There are a lot of things that this doc doesn't touch. Communication protocols, APIs, Authentication, and a million more. I have been going through this for many years now and my biggest concerns are the ones that are described here.

I'd really like to hear what others think of these and how you'd go about solving any of these issues. Comments on the Github gist, HN, forks, emails, anything would be awesome.

Thank you for taking the time.
Let's get to it now, shall we?

Figuring out a better way to store and share structured data

We consume and produce huge amounts of data directly or indirectly. Creating documents, sending messages, checking-in, etc.
Some of these data you share with friends, some with family, and some you keep to yourself.

Let's get one thing straight: I don't have a problem giving away my data to Google, Facebook, or the next "evil-corp".

I use Gmail, Facebook, Google Drive, Dropbox; I use Slack, Wire, seventeen more messaging apps, and in the end of it all I don't really mind them having access to my data. If they get hacked or my data goes missing maybe I'll go the occasional ~ meh. Google Drive, Dropbox, and other services allow developers to use them to access your files or other data but that's about it.

I understand why I can't send an instant message, or a picture I just took to a friend that is not using the same application I am.
Developers always want to provide the best experience, unique features, and anything else they can provide to their users to keep them using their service.
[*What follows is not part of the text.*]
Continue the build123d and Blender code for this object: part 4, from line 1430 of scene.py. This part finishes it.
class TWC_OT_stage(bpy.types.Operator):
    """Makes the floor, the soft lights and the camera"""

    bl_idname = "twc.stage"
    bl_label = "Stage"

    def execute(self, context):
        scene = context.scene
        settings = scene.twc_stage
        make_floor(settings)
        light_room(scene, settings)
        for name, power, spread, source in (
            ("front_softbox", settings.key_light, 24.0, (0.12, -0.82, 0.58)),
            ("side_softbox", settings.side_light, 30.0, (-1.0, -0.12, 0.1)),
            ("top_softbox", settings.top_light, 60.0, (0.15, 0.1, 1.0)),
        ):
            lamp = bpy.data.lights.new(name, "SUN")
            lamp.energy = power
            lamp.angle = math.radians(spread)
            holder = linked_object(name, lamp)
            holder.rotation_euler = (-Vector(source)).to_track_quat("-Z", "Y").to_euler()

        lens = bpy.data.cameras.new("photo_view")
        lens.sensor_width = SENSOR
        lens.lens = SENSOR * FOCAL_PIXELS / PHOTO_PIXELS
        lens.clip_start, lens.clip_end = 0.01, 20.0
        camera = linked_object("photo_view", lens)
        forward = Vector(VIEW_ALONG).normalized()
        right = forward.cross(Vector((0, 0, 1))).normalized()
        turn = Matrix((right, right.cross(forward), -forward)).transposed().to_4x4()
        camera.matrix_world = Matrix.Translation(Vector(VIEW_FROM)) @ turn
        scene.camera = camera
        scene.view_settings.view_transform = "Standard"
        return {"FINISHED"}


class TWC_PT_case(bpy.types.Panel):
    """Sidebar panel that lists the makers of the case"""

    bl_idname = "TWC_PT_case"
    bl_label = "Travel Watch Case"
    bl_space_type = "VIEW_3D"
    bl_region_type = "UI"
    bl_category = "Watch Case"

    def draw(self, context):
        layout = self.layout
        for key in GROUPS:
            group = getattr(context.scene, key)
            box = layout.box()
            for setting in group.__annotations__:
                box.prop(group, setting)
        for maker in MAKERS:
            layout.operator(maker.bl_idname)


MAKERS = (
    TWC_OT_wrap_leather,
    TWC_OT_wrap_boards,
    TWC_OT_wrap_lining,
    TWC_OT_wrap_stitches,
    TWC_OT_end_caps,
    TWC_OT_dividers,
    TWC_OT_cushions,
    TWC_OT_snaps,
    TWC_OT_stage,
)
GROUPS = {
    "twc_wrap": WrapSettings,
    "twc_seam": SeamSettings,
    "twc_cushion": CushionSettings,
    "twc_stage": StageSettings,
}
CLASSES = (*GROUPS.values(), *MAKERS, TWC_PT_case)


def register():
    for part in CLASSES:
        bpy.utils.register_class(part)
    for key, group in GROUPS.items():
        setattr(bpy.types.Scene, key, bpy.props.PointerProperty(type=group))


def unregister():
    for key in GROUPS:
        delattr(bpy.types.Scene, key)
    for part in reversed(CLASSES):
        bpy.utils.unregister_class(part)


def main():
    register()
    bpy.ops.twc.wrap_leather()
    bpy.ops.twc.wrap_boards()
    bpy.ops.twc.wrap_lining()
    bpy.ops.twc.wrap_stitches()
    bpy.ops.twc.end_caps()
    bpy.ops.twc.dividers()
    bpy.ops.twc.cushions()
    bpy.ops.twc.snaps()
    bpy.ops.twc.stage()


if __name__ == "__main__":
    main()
It makes sense, monetization requires users. Happy users.

I like email; I really do. I get to choose where my e-mails are stored, I can setup my own server, others who want to contact me can use any email provider, any client, attach anything they wish to it. Email service providers and email clients all use the same protocols and standards but try to differentiate themselves from the rest of the market by focusing on features and user experience. The one thing I don't like about email is that many users are locked in a provider in fear of losing their email address, though having your own domain name solves this issue relatively easily. (ps. I don't like XMPP because it's an overcomplicated and bloated protocol that no-one wants to support.)

Email works nicely even after so many years because it's a protocol, it's standard and easy to implement and understand. Why can't we have something similar for the rest of our data? A protocol to share more than messages; images, location data, documents. Everything.

Rules

Let's set some ground rules and then try to figure out how such a protocol would look like step by step.
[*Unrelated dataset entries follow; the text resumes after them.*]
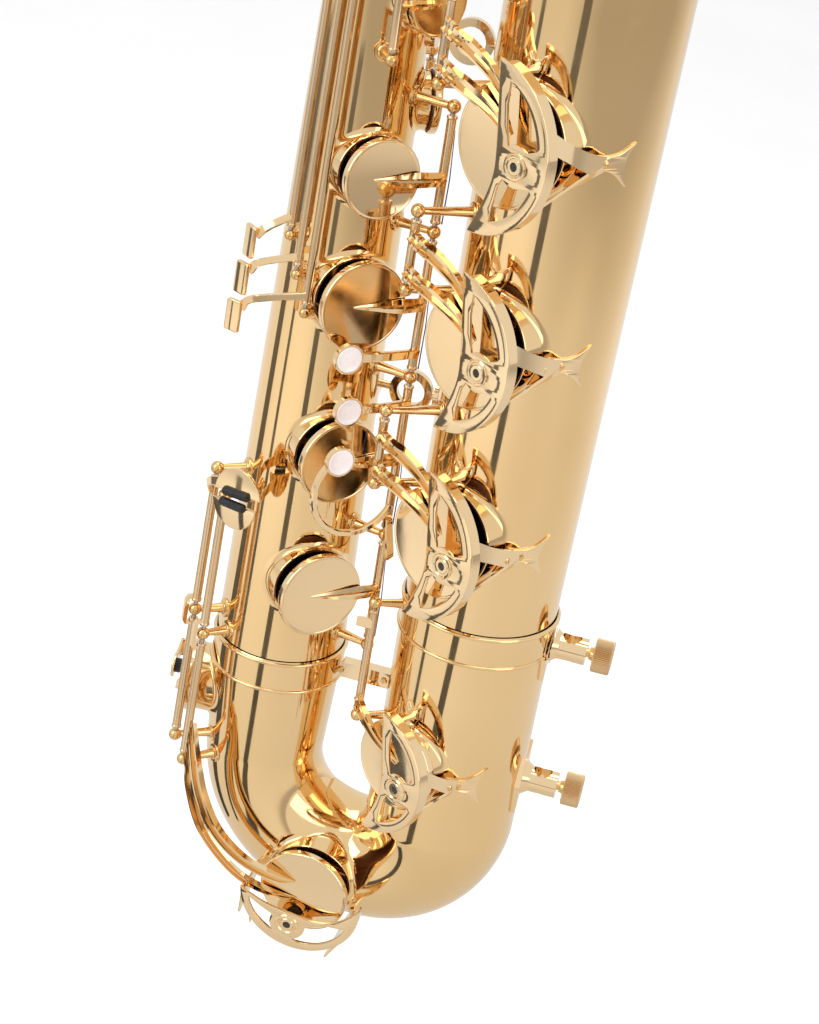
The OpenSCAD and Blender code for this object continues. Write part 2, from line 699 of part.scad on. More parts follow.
module c_sharp_guard() {
    color(brass) bell_guard(c_sharp_az, c_sharp_y, c_sharp_hx, c_sharp_hz, 0, 0.86, c_sharp_lift);
}
// Guard over the low C cup: a round plate with two windows, on two feet.
c_guard_z = c_rim + 20;
module c_guard() {
    color(brass) difference() {
        on_bow(c_around, c_across) rotate([0, 0, -90]) {
            translate([0, 0, c_guard_z]) linear_extrude(guard_t) difference() {
                intersection() {
                    circle(42);
                    translate([-60, -78]) square([120, 76]);
                }
                difference() {
                    circle(35);
                    translate([-60, -14]) square([120, 60]);
                    translate(c_boss) circle(bumper_r + 6);
                    translate([-3, -42]) square([6, 30]);
                }
                translate(c_boss) circle(bumper_r + 1.4);
            }
            translate([c_boss[0], c_boss[1], c_guard_z - 2.5]) difference() {
                cylinder(r = bumper_r + 3.4, h = guard_t + 3.4);
                translate([0, 0, -1]) cylinder(r = bumper_r + 0.05, h = 8);
            }
            for (s = [-1, 1]) rotate([0, 0, -s * 14]) translate([s * 40.4 - 0.8, -12, 20])
                rotate([90, 0, 90]) linear_extrude(1.6)
                    polygon([[-7, 0], [5, 0], [5, c_guard_z - 19], [-14, c_guard_z - 19]]);
        }
        tube_walls();
        plate_sweep(gap);
    }
}
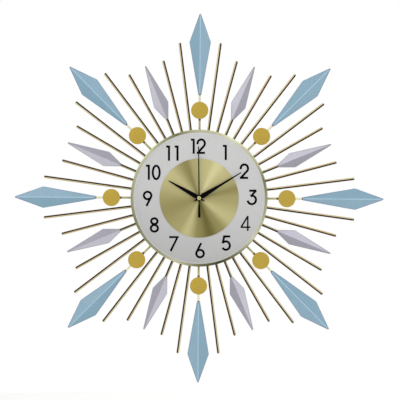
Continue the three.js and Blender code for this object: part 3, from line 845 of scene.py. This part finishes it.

  • Users must be able to give access to third party services or applications to create or consume data.
  • Third party applications must be able to store and consume any kind of structured data.
  • Users must be able to share these data with others or receive data from others.
  • Stored data must not be vendor specific. Any application should be able to make use of data they have been given access to.
  • Each user must be universally and uniquely identified (somehow).
  • Each user should be move their data between providers without losing data, disconnecting third party applications, or changing their identifier.

Table of contents

    1. Preface
    1. Identities
    1. Network
    1. Data Schemas
    1. Data Instances
    1. Similar Protocols
    1. Personal Preferences

User identities

We need a way to identify ourselves and others on this network and communicate to one-another.

Rules.

  • At this point we'll assume that this is a decentralized or federated network and that there will not be a no central identification authority.

Our options.

  • Hostname (user.provider.tld, user.ltd)
  • Full URL/URI (https://user.provider.tld, http://provider.tld/~users/user)
  • E-Mail like (user@provider.tld, me@user.tld)
  • Cryptographic fingerprint (5B6AE881FCB37CD388654D2C8D2668FEE6020367)

I would go with the last one. A public key fingerprint maybe?

Hostnames, urls, and email-like identifiers are pretty and allow users to easily figure out who the other user is, but they quickly became problematic as it would link users to specific providers (username.provider.tld, provider.tld/username, username@provider.tld) and would create issues in case the user would like to move their data to a different provider.

Personally I think PGP got it right 25 years ago; Cryptographic fingerprints. Each user has a private/public key pair, they use their public key fingerprint to identify each other. Something simpler than PGP/GPG would be nice, ECDSA seems like a nice fit, sub-keys would be awesome.
Future proofing identities would require some kind of prefix/wrapping of the fingerprint that would define the hash/key types such as ipfs' multihash.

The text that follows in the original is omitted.